# where do most brits live in mallorca?



## tommy t (Aug 22, 2013)

hi there anyone familiar with the island of mallorca ?? which area would you say most of the british lived over there ??


----------



## crookesey (May 22, 2008)

Palma Nova and Magafluf, for the Union Jack T shirt brigade, the rest could be anywhere.


----------



## keith277 (Jun 27, 2013)

Basically the south west of the island is where the majority of Brits are residing...Palma Nova / Porta Portals / Santa Ponca / Magaluf / Calvia etc area's
There are others spread around a bit, myself included over in the Algaida area, you tend to get more for your money the further away from the ex pat areas you go.

Keith


----------



## tommy t (Aug 22, 2013)

thanks Keith


----------



## Campesina (Dec 17, 2011)

It is not clear whether you wish to seek out the 'Brits' or avoid them. I have a client with a beautiful finca in the area of Formentor. It is a most peaceful and tranquil place with a beach which is virtually private and I often spend several days there and not see another soul, Brit or otherwise.


----------



## crookesey (May 22, 2008)

Campesina said:


> It is not clear whether you wish to seek out the 'Brits' or avoid them. I have a client with a beautiful finca in the area of Formentor. It is a most peaceful and tranquil place with a beach which is virtually private and I often spend several days there and not see another soul, Brit or otherwise.

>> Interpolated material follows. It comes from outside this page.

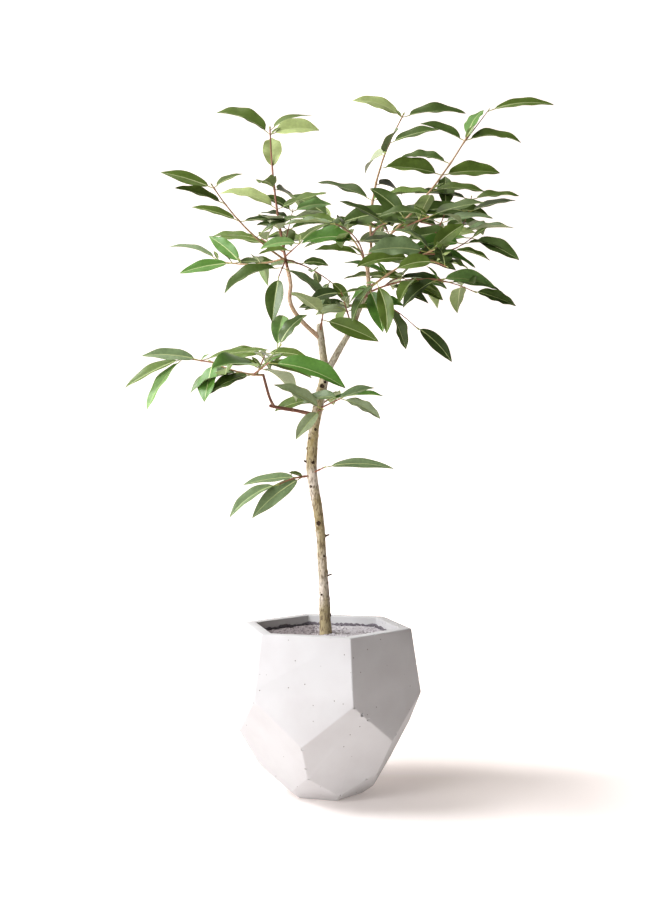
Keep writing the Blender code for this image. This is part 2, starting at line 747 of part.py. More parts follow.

Richard Burton and Elizabeth Taylor used to stay at the Hotel Formentor, Grace Kelly and Prince Ranier also stayed there.


----------



## Evelina001 (Sep 11, 2013)

Hi Keith, I'm 28y and living in Palma and would like to meet more Brits in Mallorca. My Spanish is terrible and language barrier is killing me... Any suggestions?


----------



## keith277 (Jun 27, 2013)

Hi Evelina...my suggestion would be to go on Facebook (are you on there ?) type in Mallorca and quite a few pages / groups should come up, try english speaking mums & dads...Mallorca recommends etc..they are pretty sociable and you can ask the same question and will probably get a lot of advice from people your age etc who will give you a host of help and tips etc...we are not in Mallorca full time yet it's more of every other month due to my work..hope that helps..let me know if you need anything further

Keith


----------



## Evelina001 (Sep 11, 2013)

Thanks Keith, I will do a little 'facebook' search as suggested by you

Take care

Evelina


----------



## crookesey (May 22, 2008)

You might do best starting off by living in Palma, it's a nice city so you might just be smitten by it. However if you find that it's not for you, it makes a great base as you would generally have to travel into Palma and then change for your intended destination. 

It won't be like choosing somewhere on the mainland as you will be able to cover every point with relative ease, have fun.


----------